We willen tot in de verre toekomst van het Waddengebied blijven genieten. Dat kan alleen als we onze activiteiten zoveel mogelijk laten aansluiten bij en inspelen op de natuurlijke processen. We moeten daar met alle betrokkenen - van natuurorganisaties tot bedrijfsleven - goede en haalbare afspraken over maken.

Een concreet en actueel voorbeeld daarvan vormt de mosselvisserij. Ook deze sector is onlosmakelijk verbonden met de Waddenzee. Ik zet mij er volop voor in om met alle verantwoordelijken goede afspraken te maken over een duurzame mosselvisserij in een duurzame Waddenzee.

Ook bij Natuurbeschermingsorganisaties en de Tweede Kamer bestaat zorg. De uitspraak van de Raad van State vraagt van ons allemaal dat wij nog eens heel goed overwegen hoe we omgaan met menselijk medegebruik in het Waddengebied. Natuurbeschermingsorganisaties en mosselvissers zijn oprecht betrokken bij de Waddenzee. De mosselsector wijst op zijn prachtige vak, dat van generatie op generatie overgaat en zich kenmerkt door zorgvuldig beheer van de natuur. De natuurorganisaties wijzen terecht op de uniekheid van het gebied.

De standpunten van beide partijen zijn helder en begrijpelijk, maar men vindt elkaar nog niet. Toch is er de wil om samen een oplossing te vinden. Al zal dat een lastig traject zijn, dat voor niemand helemaal zonder pijn kan verlopen. Ik heb daarom de heer Heldoorn gevraagd hierin te bemiddelen. Hij zal daarbij, als een soort informateur, zoveel mogelijk aandacht te besteden aan natuuraspecten als aan verduurzaming van de mosselsector.

Deze aanpak vraagt commitment van alle partijen. Ik ben daarom blij dat we niet meer tegen over elkaar bij de Raad van State staan, maar met elkaar in gesprek zijn.

De mosselsector is volop bezig met verduurzaming. De afgelopen jaren zijn nieuwe, veelbelovende technieken getest, zoals de mosselzaadinvanginstallaties (MZI's). Daarnaast gaan we in overleg kijken naar mogelijke locaties voor MZI's, waarbij we de verschillende belangen heel nauwkeurig tegen elkaar zullen afwegen. Met als doel keuzes te maken die recht doen aan natuur en landschap, aan de sector, aan de mogelijkheden voor garnalenvisserij en recreatie. Daarna kunnen de experimenten met MZI's worden 'opgeschaald' naar grotere eenheden in de Waddenzee en het Deltagebied.

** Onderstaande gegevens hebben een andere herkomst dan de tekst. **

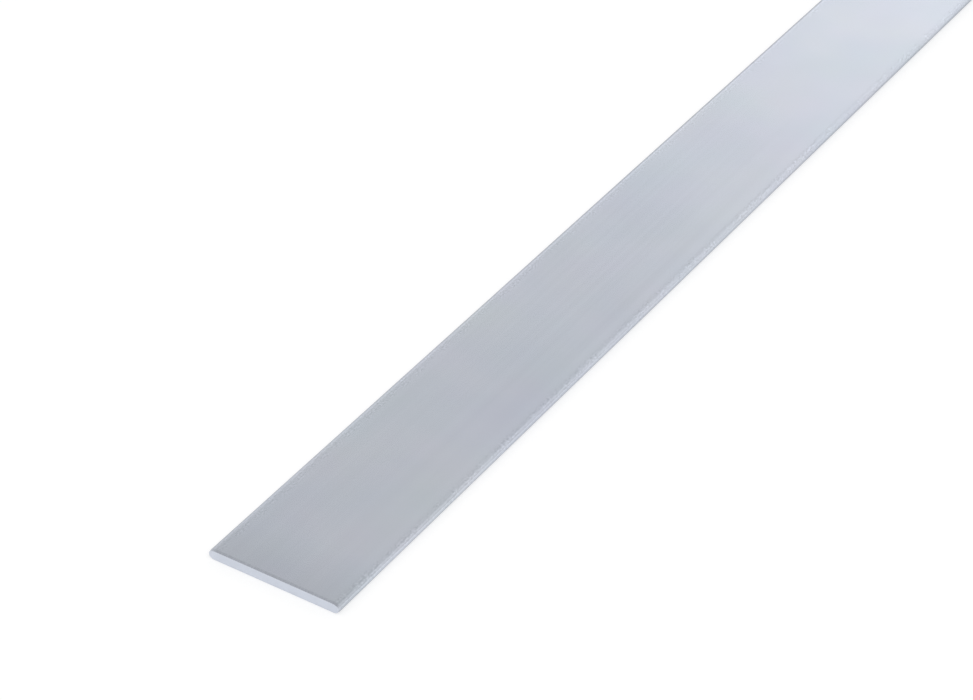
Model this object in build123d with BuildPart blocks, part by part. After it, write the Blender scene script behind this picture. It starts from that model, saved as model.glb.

Maar ook daarvoor zal het duurzaamheidsprincipe gelden en moet ook recht worden gedaan aan de andere gebruiksfuncties op het wad. Technisch gezien kunnen we dergelijke installaties nu nog niet op de Noordzee gebruiken, maar daar liggen wel mogelijkheden voor de toekomst. Ik wil dat graag stimuleren.

Dames en heren,
De mens en de natuur meten hun krachten al met elkaar zolang er mensen zijn. Zo begon ik mijn toespraak. Vaak werken we samen, de natuur en de mens, maar soms strijden we tegen elkaar. Het beste is dat we onze krachten bundelen. Dát is wat er in de Waddenzee moet gebeuren. Als we de kracht van de mens op een positieve en duurzame manier aanwenden om de kracht van de natuurlijke processen in de Waddenzee te versterken, kunnen wij dit unieke gebied tot in de verre toekomst veiligstellen én gebruiken.

De nominatie van Waddengebied als Werelderfgoed ondersteunt deze inzet. Ik wil u - maatschappelijke organisaties en bestuurders uit de regio - hartelijk danken voor uw samenwerking en betrokkenheid bij de voorbereiding van deze nominatie. Want het was niet op voorhand een gelopen race. Inmiddels heeft het Werelderfgoed Centrum UNESCO aangegeven dat het nominatiedossier compleet is. De nominatie is nu in behandeling en ik verwacht dat het Werelderfgoed Committee daar volgend jaar zomer een besluit over zal nemen.

Dames en heren,
De natuur is niet heilig, noch maakbaar. De mens is een onlosmakelijk onderdeel van de natuur, óók in het Waddengebied, en mag en moet daar zeker een rol in spelen. Zónder te denken dat hij alles naar zijn hand kan zetten. Want de natuur zal altijd grillig en onvoorspelbaar blijven, zeker binnen zo'n dynamisch systeem als de Waddenzee is. Ik heb er alle vertrouwen in dat we daar via het Beheerplan Natura 2000 in goede samenwerking tussen alle betrokken partijen effectief en duurzaam op kunnen inspelen. Ik zal me daar volop voor inzetten en ik reken daarbij graag ook op u!